Until then, I'm just going to advertise online. Where should I advertise besides Google Adwords?



Hmmm, I get it now. It's a tough situation... if I were you I'd just keep doing it like you're doing it now, maybe even lose the wikipedia link (since it could be construed as a hint), stress that it's an incense only and all other uses may be illegal (or not, maybe it would be better to not mention it? IANAL), and let all your sales come from word of mouth.

After all, do you really want to build a business around this? You're playing with fire. I've read a few horror stories about the FDA freezing entire businesses with little or no chance of appeal. The legendary Gary Halbert (RIP) I believe stopped dealing with anything like this in the 80s because of them. But if you sell it as incense only and explicitly warn against all other uses (and IANAL and IDPOOTV so obviously consult one) you could just keep this as a nice passive-ish stream of income that'll grow naturally for years.

You will probably want to delete all of these comments, too :)


>Until then, I'm just going to advertise online. Where should I advertise besides Google Adwords?

Besides Google Adwords for ads I really like Adbrite.com. Google, Overture, and other ads are just too expensive, the keywords are all bid up to outrageous prices.

On Adbrite you can buy ads on sites for a fixed period of time or you can pay per cpm. I pay about 1 to 3 cents per clickthrough and I have great signup rates from those visitors (high quality people not junk signups).

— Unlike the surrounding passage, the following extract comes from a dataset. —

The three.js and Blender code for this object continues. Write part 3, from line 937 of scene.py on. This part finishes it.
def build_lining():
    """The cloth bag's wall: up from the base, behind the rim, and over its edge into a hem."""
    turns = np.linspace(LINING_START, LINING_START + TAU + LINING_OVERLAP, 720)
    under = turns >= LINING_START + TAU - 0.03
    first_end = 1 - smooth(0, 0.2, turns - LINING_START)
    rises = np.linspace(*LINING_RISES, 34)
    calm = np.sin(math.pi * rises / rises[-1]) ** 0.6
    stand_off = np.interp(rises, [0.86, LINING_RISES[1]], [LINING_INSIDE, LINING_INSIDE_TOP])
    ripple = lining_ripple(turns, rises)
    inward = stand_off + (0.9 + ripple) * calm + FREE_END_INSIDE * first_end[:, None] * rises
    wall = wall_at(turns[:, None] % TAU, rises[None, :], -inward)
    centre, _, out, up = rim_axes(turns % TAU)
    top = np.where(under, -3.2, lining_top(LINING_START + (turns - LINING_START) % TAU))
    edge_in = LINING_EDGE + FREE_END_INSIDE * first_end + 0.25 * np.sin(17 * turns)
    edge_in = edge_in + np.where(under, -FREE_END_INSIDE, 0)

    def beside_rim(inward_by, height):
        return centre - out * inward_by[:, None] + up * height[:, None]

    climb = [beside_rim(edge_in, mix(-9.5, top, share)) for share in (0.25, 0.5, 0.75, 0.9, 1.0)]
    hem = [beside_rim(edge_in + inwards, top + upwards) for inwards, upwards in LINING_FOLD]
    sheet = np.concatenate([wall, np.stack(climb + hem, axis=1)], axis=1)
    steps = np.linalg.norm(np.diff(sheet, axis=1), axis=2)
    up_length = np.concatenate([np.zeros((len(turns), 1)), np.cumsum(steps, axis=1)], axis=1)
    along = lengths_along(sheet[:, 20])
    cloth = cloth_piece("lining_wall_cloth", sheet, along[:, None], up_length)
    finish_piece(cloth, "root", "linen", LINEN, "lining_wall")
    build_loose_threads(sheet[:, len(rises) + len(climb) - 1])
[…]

The Adbrite system is worth spending some time on to figure it out, once you do you will spend far less on advertising then anywhere else that I have experimented with. We may be targeting different markets in that you have a product and I have a service, but if you gave it a serious try I am certain it would work out well for you (and you can share some of that new money with me!).

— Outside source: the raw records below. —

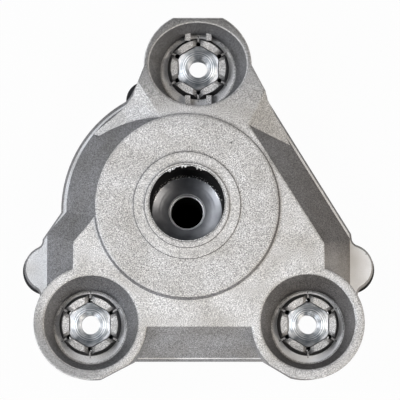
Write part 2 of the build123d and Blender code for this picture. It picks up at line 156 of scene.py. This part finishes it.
# Each lamp's place, power in watts and tint, which is cool on the left and warm on the right
lamps = {
    "high_right": ((0.72, 0.0, 1.02), 4.45, "#fff8f0"),
    "high_left": ((-0.72, 0.0, 1.02), 6.15, "#f6f9ff"),
    "back_left": ((-0.51, 0.51, 1.02), 2.75, "#f6f9ff"),
    "front_left": ((-0.78, -0.78, 0.59), 6.8, "#f6f9ff"),
    "front": ((0.0, -1.1, 0.59), 2.25, "#ffffff"),
    "front_right": ((0.78, -0.78, 0.59), 4.75, "#fff5e8"),
}
for name, (place, power, tint) in lamps.items():
    lamp = bpy.data.lights.new(name, "AREA")
    lamp.shape = "DISK"
    lamp.size = lamp_size
    lamp.energy = power
    lamp.color = linear(tint)[:3]
    holder = bpy.data.objects.new(name, lamp)
    holder.location = place
    holder.rotation_euler = (lamp_aim - Vector(place)).to_track_quat("-Z", "Y").to_euler()
    scene.collection.objects.link(holder)


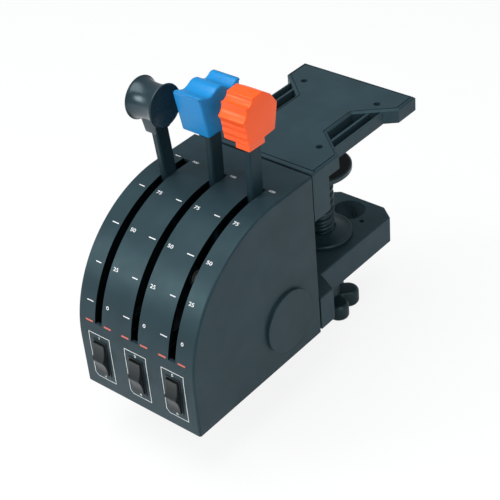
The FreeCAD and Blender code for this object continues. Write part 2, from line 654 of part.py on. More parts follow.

Thanks for the tips. It's actually more difficult to advertise than I thought, because "kratom" is a banned keyword on Google. I can't advertise on other appropriate keywords like "pain" and I can't use kratom in the ad. So most of the people selling kratom on Google adwords only mention that they sell Kava, which is another worthwhile legal drug that is fortunate enough to have registered supplement status in the USA.

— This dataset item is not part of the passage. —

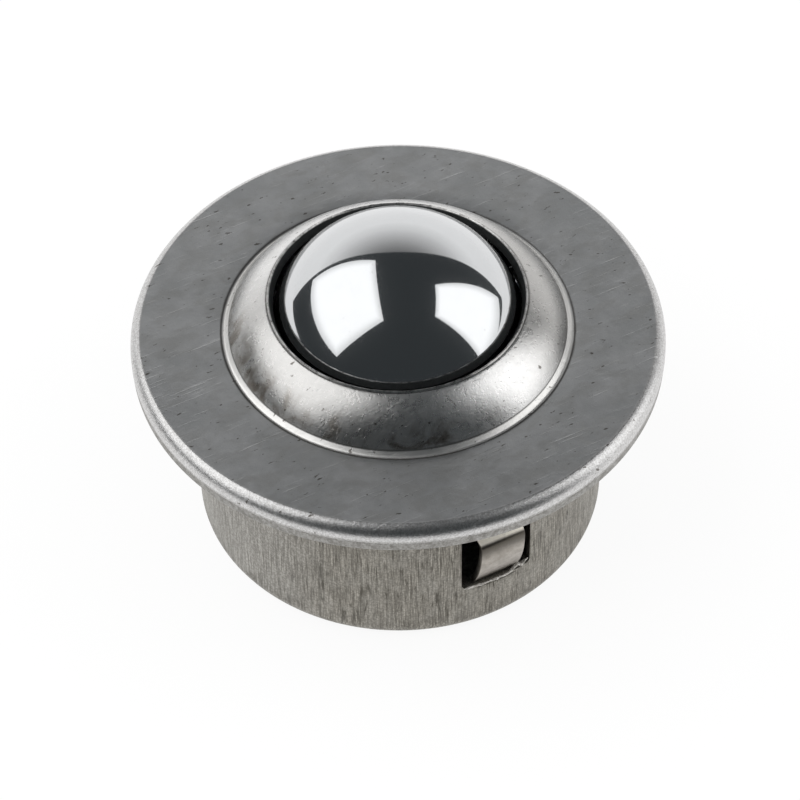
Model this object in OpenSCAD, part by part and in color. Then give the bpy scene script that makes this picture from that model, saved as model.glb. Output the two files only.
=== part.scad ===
// Ball transfer unit: a steel ball that rolls freely on a bed of small support balls,
// held in a pressed cup with a round flange that rests on the face around a hole.
// Origin: on the unit's axis, in the plane of the flange's underside. +Z points to the load.

/* [Load ball] */
// Diameter of the load ball
ball_d = 15; // [14.6:0.1:15.4]
// Height of the ball's centre above the flange's underside
ball_z = 1; // [0.8:0.1:1.3]
// Gap between the load ball and the edge of the cap's hole
ball_gap = 0.2; // [0.15:0.05:0.3]

/* [Support balls] */
// Diameter of the load ball over the diameter of a support ball
support_ratio = 5; // [4.9:0.1:5.1]
// Running gap of a support ball against the load ball, and against the pan
race_gap = 0.03; // [0.02:0.01:0.05]
// Running gap between neighbouring support balls
support_gap = 0.02; // [0.01:0.01:0.05]
// Gap between the top row of support balls and the cap
cap_gap = 0.05; // [0.03:0.01:0.1]
// Angle that each row of support balls is turned against the row below it
row_angle = 17; // [0:1:40]

/* [Pan] */
// Thickness of the pan's wall
pan_wall = 0.64; // [0.5:0.02:1]
// Gap between the pan's rim and the wall of the body
pan_fit = 0.05; // [0.03:0.01:0.1]
// Gap between the pan's rim and the underside of the cap
pan_end_gap = 0.05; // [0.03:0.01:0.1]
// Diameter of the foot that stands on the floor of the body
foot_d = 9; // [7:0.5:10]
// Height of that foot under the round of the pan
foot_h = 1.15; // [0.6:0.05:2]

/* [Body] */
// Thickness of the body's sheet
body_t = 0.75; // [0.6:0.05:1]
// Outer radius of the corner between wall and floor
floor_corner_r = 1.15; // [1:0.05:2]
// Radius of the bend under the flange
flange_bend_r = 0.4; // [0.3:0.05:0.8]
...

I gotta try and get kratom approved as a supplement by the FDA, the process doesn't look too bad. But if they want to inspect a facility, I'm screwed.

Adbrite won't let me advertise either, even if I claim to be selling incense. I gotta try and get the $5 back from them, because they haven't run a single ad for me. I haven't try Overture yet, I'll give them a try.

So far I've had the best success with Amazon/Clickriver. The minimum CPC is $.10 which kind of sucks, but they let me make really obnoxious advertisements about kratom. They also give you as many impressions as you want. I'm up to 50,000 impressions with a .03% click through rate; it's great that they don't cut or overcharge for low click through ads.


If you advertise on individual web sites the web site owner approves or disapproved your ads, you might try that. Adbrite then click on Directory.

Also, Adbrite is kind of slow. If they have not approved your ad in one day, that is not unusual. It can take two days often.


Oh, thanks. I was getting disapproved for the network wide ads. I just bought a $.30 ad for a "Pimps and Hos" game, hopefully the owner approves it.


Keep on buying ads like that until you find the right ones, over a few months I was able to find the good sites that had low prices for there ads (far too low, like $5 to $10 a month). Now I get significant traffic for almost no money compared to spending huge sums on Google Adwords. Adbrite is excellent over the long haul.


There seems to be another catch-22 here: if you are too successful at promoting kratom, and people are buying it because of its opiate-like properties, then you're inviting the FDA (DEA?) to schedule it.